When our economy is booming people flood in but when it suffers a downturn they either go home or go on the dole. This is not a political opinion but an economic reality that’s as dependable as gravity. So long as we are part of the global system we are at its mercy.
 
If we really need immigrant labour we should chose those that are capable of assimilation. The Poles have shown that they are good workers who are prepared to go home if they run out of work. Half a century of government
propaganda has convinced some immigrant groups that they have a right to be fed and looked after.

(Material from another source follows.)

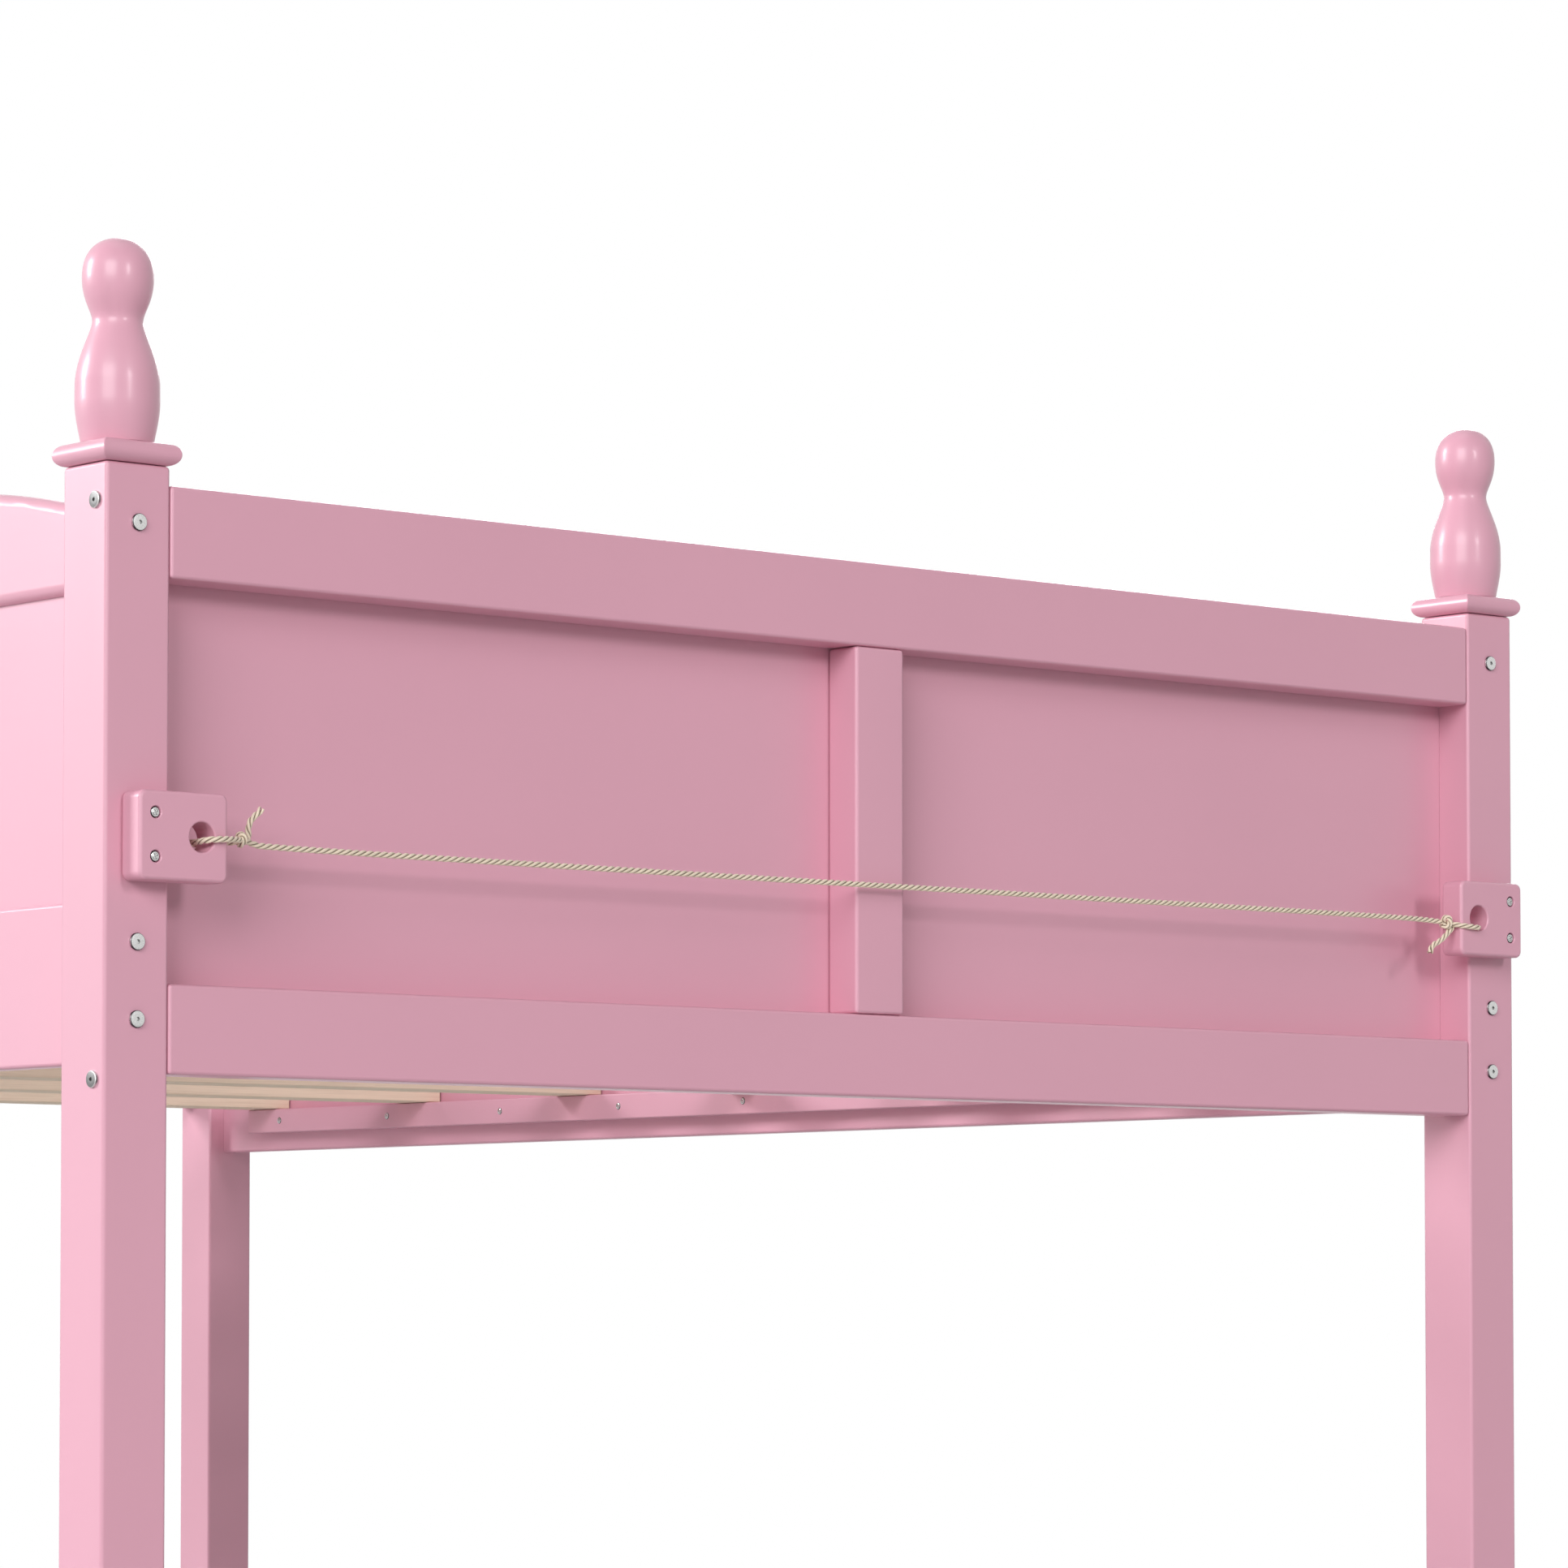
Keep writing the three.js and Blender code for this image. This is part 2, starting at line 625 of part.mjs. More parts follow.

But history shows that people must change places in response to economic forces.
      
Poland; A resurgent and proud nation
When Ian Smith declared Rhodesian independence in 1965 there were 300,000 White settlers. They controlled the land and farmed it so efficiently that the country was self-sufficient in food and exported a healthy surplus. The Rhodesian dollar was a solid currency and the Smith government had enough money to fight an African uprising. But Rhodesia was defeated by the combined effect of Anglo-American sanctions, the Portuguese revolution and the imminent collapse of apartheid in South Africa.
 
Today Zimbabwe has the world’s lowest expectation of life and its highest inflation rate. The Whites that contributed so much to Zimbabwe have nearly all left. The Africans have taken back their land and the White Rhodesians have gone home. Only 30,000 Europeans are left. Mostly retired people who eke out a desperate existence on money sent by their friends and families who have decamped to Europe, America and Australia.
 
The White Rhodesians are bitter that they have lost so much. Many of them fought in the Bush war and felt passionately for their adopted country. But the fact is that there were never enough Whites to hang onto Rhodesia without outside help. The die was cast when Margaret Thatcher installed Robert Mugabe in power in 1980. There could be no future in Zimbabwe for outsiders that had come thousands of miles to make a living.
 
Many of the Blacks and Asians in Europe sill feel like. Despite the efforts of the race-relations industry they have kept quite rightly kept to their own traditions, languages and loyalties.  Some may feel that they belong but most are tied to their homelands by international communications and cheap airfares. The days of once and for all migration are over. Home is only a plane ride away even for second and third generations. It’s only natural that many immigrants prefer to educate their children in their own countries. And it makes perfect economic sense to retire back home.
 
But the threads that bind nations together are not simple. It’s not just race, or language or culture. The Jews are united by their tribal religion whether they come from Russia or Ethiopia. This is yet another factor in the complex web of Identity. Many people feel that a West Indian, who speaks English, plays cricket and drinks beer is more British than a “foreigner” who speaks a language that we cannot understand. As the young woman from Barking said: “I would vote BNP if my kids weren’t mixed race.”
 
There were plenty of White Rhodesians who identified with Africa. They were not all bigots, any more than the South Africans who are misrepresented by the popular press. We are all subject to our common humanity. But when populations are driven by economic imperatives finer feelings tend to be forgotten.  Repatriation  will eventually happen.
 
This may not be fair, anymore than it was fair to uproot a million French citizens from Algeria, half a million Portuguese from Angola and Mozambique or a quarter of a million Europeans from Zimbabwe. History is full of migrations and expulsions resulting from wars, revolutions and economic upheavals. There must be nearly a million White South Africans in Britain. And if South Africa follows Zimbabwe on the road to ruin we might get another four million. That would be a good time to plan an equitable exchange of populations throughout the world.